* start *
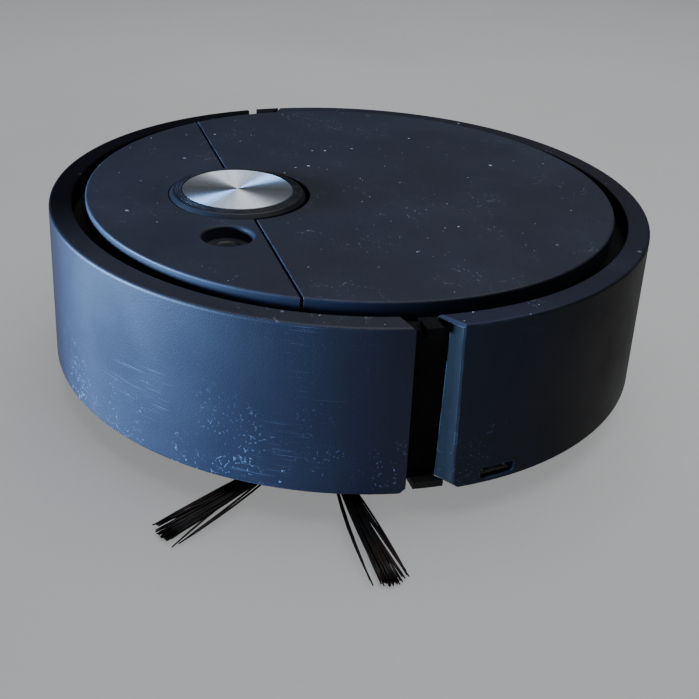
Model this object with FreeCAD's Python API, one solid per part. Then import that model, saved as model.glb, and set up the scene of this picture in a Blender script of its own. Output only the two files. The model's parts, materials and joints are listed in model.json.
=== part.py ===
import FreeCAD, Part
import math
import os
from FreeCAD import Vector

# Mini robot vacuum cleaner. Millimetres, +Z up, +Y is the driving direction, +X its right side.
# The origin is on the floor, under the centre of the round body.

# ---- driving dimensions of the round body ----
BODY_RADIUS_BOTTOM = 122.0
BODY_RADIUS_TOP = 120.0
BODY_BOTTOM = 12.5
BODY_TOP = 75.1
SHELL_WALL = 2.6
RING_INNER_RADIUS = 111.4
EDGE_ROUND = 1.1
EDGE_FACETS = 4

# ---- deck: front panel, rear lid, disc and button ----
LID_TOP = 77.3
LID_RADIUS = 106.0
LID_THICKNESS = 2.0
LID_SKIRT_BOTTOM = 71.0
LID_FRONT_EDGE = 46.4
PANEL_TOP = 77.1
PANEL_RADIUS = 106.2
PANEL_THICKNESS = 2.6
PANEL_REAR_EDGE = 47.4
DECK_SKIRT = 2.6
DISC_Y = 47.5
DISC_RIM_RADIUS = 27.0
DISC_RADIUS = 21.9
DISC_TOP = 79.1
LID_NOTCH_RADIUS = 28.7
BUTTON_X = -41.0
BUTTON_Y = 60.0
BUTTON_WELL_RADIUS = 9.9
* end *
* start *
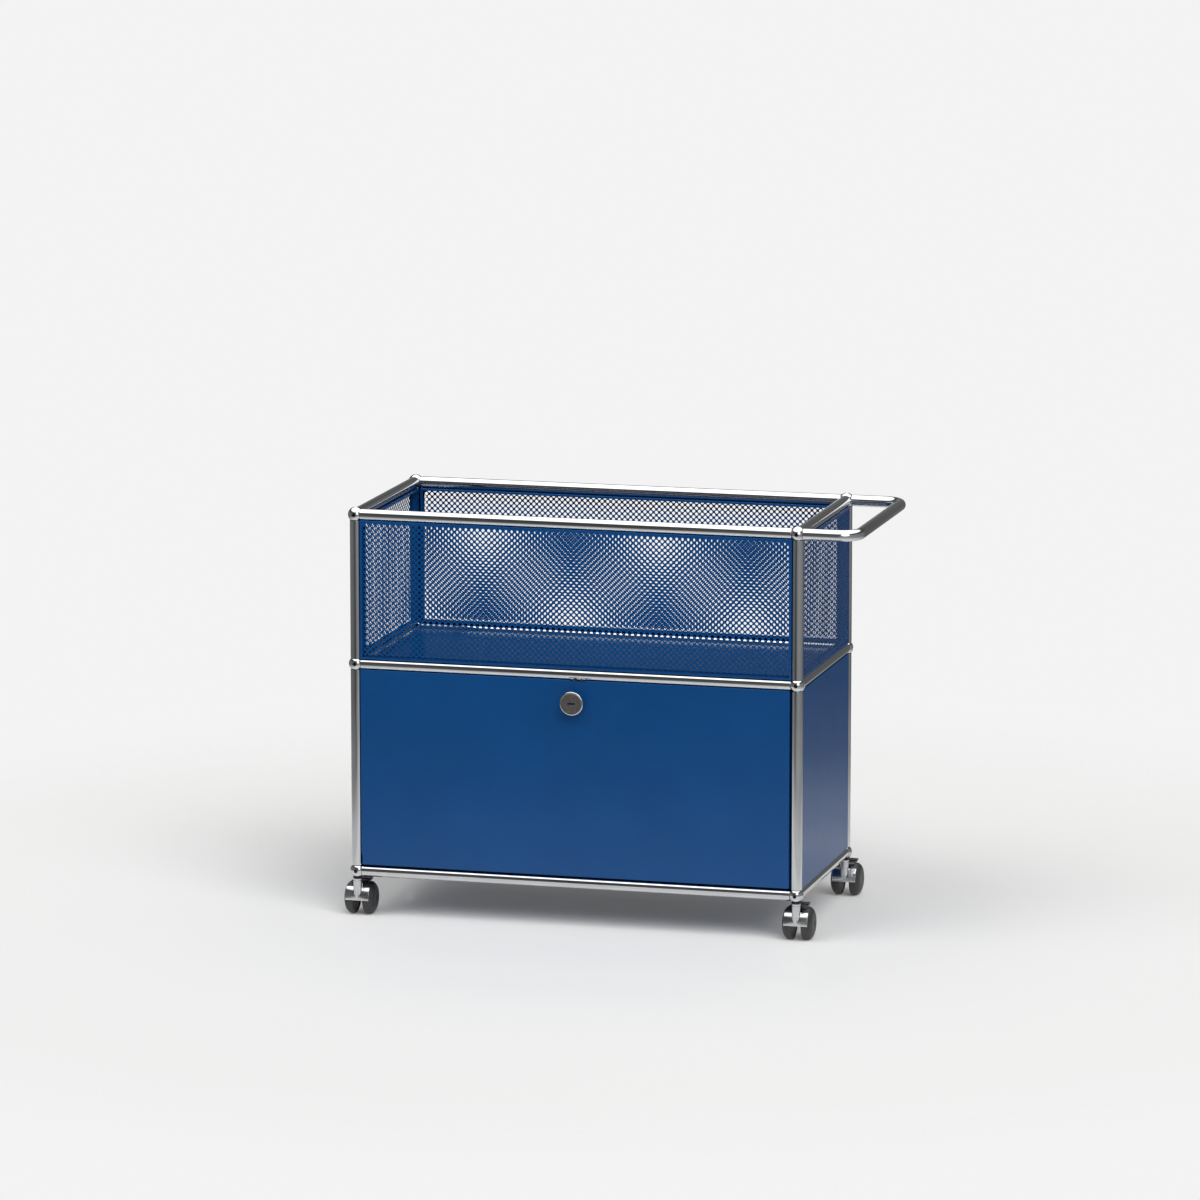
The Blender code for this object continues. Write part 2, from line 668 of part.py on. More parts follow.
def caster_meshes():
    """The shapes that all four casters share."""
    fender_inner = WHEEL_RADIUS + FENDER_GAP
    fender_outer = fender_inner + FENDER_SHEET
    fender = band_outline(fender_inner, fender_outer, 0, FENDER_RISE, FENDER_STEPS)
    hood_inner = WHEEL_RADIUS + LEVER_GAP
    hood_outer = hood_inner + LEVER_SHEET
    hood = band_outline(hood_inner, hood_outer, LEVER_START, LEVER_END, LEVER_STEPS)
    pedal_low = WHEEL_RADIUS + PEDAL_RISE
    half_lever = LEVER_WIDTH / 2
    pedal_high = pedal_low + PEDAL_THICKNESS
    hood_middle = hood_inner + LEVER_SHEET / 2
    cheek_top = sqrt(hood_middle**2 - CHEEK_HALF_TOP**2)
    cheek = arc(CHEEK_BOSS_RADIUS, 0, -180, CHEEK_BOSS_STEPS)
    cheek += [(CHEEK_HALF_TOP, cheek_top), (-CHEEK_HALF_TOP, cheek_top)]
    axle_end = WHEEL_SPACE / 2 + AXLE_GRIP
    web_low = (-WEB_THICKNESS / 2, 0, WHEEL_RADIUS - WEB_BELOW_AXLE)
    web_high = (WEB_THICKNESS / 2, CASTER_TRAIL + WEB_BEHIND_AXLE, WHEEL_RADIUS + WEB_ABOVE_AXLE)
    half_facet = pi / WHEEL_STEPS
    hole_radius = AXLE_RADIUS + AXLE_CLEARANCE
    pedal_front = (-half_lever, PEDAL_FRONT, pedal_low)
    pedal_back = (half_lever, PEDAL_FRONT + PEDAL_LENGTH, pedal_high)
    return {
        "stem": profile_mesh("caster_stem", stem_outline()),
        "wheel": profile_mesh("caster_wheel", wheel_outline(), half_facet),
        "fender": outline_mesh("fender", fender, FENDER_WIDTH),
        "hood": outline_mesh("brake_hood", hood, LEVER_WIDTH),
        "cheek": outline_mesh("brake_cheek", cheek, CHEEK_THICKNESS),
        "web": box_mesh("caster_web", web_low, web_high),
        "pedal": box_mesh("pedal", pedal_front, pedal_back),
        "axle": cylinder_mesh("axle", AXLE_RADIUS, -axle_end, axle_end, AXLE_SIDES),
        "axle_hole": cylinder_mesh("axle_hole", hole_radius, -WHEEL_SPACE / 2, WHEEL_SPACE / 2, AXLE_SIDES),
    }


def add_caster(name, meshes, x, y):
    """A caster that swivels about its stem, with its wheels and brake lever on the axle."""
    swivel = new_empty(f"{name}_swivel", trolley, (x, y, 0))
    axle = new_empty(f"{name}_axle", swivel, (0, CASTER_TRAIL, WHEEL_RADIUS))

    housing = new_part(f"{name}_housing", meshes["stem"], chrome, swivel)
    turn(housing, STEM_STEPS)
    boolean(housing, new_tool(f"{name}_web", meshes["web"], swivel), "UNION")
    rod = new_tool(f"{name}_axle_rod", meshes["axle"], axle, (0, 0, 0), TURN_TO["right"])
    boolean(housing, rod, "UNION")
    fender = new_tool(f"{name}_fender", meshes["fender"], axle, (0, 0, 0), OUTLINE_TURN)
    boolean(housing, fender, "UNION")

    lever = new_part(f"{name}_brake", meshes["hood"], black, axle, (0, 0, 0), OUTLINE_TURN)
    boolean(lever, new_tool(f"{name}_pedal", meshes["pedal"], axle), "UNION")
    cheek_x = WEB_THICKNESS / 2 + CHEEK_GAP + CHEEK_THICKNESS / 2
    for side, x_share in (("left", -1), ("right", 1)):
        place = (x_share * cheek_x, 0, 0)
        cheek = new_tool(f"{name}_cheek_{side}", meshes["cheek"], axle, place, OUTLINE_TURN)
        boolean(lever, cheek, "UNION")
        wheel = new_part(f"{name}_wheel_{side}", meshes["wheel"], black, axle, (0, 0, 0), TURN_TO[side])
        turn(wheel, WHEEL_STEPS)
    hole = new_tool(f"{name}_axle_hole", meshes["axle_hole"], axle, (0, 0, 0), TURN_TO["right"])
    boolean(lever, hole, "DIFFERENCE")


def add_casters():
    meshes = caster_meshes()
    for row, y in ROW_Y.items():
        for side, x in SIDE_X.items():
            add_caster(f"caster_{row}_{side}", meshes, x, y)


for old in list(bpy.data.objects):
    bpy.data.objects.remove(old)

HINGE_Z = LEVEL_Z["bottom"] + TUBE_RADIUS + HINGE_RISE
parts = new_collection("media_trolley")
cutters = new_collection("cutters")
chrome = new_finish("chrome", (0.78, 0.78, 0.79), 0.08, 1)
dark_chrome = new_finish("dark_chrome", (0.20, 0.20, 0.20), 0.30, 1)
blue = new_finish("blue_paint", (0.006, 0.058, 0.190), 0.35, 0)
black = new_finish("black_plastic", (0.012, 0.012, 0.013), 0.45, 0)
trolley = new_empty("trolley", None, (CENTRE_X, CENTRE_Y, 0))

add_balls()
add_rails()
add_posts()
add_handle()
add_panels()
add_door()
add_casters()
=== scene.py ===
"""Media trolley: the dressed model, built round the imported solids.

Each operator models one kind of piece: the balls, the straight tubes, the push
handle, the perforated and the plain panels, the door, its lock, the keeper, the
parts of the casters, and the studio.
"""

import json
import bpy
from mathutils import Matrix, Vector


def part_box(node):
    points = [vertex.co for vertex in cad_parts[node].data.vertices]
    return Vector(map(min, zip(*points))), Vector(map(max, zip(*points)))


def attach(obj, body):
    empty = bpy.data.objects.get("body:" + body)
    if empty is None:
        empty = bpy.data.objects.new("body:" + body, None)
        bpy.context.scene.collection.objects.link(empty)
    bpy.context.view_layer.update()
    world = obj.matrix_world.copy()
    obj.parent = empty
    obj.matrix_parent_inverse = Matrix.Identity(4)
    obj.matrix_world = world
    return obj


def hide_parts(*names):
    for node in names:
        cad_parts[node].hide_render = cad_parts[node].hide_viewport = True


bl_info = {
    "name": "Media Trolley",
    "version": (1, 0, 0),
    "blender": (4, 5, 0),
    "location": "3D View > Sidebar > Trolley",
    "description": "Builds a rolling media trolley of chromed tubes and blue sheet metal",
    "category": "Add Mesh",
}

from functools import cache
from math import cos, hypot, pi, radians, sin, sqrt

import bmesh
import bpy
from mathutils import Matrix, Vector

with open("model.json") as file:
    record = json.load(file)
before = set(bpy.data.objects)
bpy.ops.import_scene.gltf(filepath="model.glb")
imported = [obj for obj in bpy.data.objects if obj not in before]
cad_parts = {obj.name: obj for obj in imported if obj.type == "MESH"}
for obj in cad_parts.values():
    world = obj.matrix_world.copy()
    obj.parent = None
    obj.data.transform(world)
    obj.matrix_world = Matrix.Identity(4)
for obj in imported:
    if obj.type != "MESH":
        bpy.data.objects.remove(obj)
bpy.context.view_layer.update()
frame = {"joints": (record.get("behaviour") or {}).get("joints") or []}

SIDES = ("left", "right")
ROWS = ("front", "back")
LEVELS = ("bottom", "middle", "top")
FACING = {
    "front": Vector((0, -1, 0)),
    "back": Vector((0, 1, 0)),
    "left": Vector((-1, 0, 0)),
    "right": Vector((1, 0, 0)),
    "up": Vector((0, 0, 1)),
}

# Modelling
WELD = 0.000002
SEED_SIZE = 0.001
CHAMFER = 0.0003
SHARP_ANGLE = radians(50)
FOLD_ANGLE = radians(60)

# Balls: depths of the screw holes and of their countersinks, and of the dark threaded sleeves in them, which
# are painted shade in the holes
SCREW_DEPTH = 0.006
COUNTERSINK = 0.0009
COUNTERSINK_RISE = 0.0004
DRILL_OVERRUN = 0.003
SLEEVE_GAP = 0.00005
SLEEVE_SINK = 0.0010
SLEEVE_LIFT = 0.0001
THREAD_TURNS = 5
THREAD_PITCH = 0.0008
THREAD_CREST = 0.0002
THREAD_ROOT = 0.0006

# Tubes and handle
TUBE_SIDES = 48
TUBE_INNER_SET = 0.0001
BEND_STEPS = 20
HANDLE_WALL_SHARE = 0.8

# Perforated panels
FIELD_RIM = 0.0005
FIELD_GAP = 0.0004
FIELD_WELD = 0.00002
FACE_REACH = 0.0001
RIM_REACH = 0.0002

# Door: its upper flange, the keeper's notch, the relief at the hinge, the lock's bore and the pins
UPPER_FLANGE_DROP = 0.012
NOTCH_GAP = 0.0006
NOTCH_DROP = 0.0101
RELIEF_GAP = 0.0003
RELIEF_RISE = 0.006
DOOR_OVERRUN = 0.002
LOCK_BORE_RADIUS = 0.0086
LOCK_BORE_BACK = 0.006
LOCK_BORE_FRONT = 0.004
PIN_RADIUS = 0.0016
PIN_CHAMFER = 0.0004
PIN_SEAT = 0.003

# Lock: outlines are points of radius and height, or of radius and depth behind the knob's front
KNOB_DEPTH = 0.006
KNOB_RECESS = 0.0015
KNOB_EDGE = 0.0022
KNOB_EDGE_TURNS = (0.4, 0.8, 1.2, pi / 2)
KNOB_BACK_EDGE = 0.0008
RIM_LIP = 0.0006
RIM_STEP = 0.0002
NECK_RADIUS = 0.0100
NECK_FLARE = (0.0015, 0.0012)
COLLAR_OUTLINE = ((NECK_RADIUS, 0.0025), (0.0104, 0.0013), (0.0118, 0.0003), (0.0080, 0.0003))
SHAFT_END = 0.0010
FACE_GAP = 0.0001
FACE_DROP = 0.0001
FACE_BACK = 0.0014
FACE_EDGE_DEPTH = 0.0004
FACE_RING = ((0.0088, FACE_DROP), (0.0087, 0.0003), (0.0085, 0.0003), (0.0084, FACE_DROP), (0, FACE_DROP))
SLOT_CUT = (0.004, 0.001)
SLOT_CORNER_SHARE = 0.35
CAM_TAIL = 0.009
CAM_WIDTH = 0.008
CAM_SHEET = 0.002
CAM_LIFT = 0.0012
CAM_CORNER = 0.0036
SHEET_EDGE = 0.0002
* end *
* start *
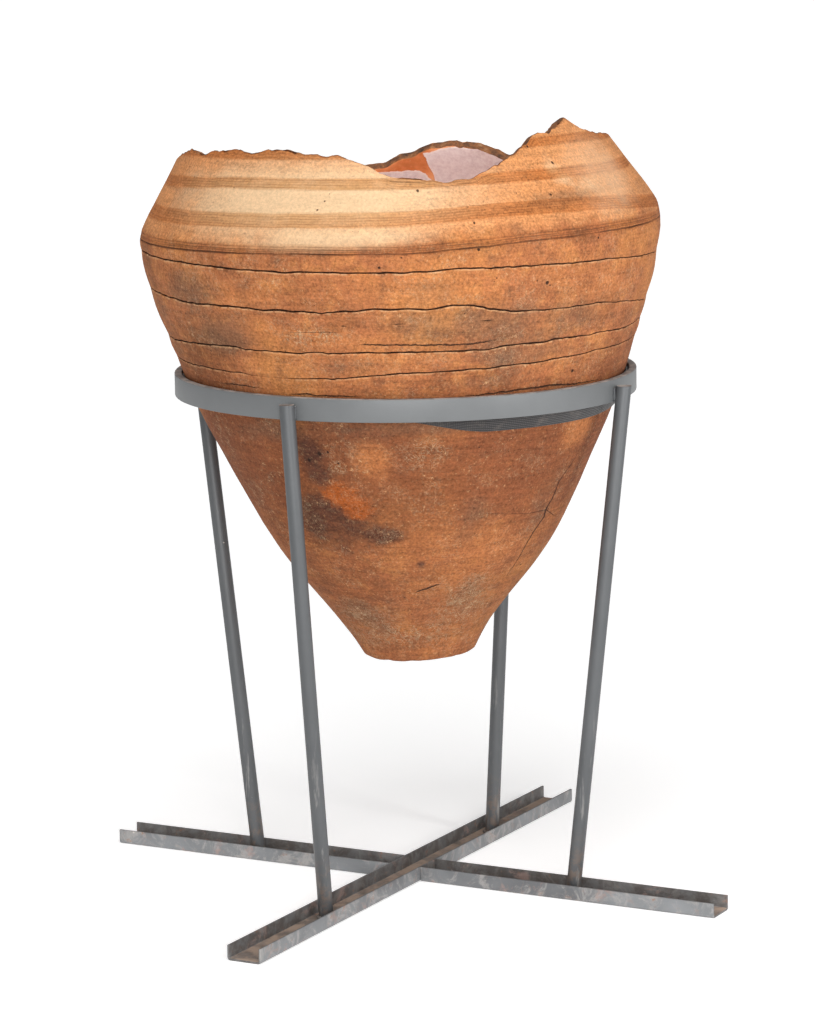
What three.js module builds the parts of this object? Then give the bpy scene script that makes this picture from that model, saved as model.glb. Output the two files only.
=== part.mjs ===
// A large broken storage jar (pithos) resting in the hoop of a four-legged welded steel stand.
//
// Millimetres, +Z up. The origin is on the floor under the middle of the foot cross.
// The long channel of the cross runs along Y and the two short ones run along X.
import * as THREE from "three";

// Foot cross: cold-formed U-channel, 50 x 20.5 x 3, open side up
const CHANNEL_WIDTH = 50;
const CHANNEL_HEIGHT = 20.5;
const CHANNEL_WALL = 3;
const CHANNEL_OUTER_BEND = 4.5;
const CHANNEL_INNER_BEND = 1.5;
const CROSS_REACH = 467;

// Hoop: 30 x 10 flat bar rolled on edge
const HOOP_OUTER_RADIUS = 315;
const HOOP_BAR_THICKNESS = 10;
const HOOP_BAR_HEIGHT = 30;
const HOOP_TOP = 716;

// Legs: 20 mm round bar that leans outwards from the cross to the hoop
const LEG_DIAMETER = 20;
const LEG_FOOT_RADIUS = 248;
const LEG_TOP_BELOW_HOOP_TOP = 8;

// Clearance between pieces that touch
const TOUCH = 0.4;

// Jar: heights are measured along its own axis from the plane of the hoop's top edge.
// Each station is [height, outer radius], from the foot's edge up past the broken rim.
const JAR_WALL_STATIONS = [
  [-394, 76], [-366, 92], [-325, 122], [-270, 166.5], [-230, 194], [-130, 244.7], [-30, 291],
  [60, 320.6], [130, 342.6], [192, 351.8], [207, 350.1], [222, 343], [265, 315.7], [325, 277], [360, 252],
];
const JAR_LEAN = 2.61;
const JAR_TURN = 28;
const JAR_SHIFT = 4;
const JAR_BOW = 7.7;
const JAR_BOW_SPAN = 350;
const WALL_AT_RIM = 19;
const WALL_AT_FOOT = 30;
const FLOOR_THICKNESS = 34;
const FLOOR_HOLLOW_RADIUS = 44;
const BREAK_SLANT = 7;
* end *
### What you will do
Set down, without any change, only the lines from the line that holds "zip(*points))), Vector(map(max, zip(*points)))" through the line that holds "cad_parts[node].hide_render = cad_parts[node].hide_viewport", both lines included.

### Exercise solution
    return Vector(map(min, zip(*points))), Vector(map(max, zip(*points)))


def attach(obj, body):
    empty = bpy.data.objects.get("body:" + body)
    if empty is None:
        empty = bpy.data.objects.new("body:" + body, None)
        bpy.context.scene.collection.objects.link(empty)
    bpy.context.view_layer.update()
    world = obj.matrix_world.copy()
    obj.parent = empty
    obj.matrix_parent_inverse = Matrix.Identity(4)
    obj.matrix_world = world
    return obj


def hide_parts(*names):
    for node in names:
        cad_parts[node].hide_render = cad_parts[node].hide_viewport = True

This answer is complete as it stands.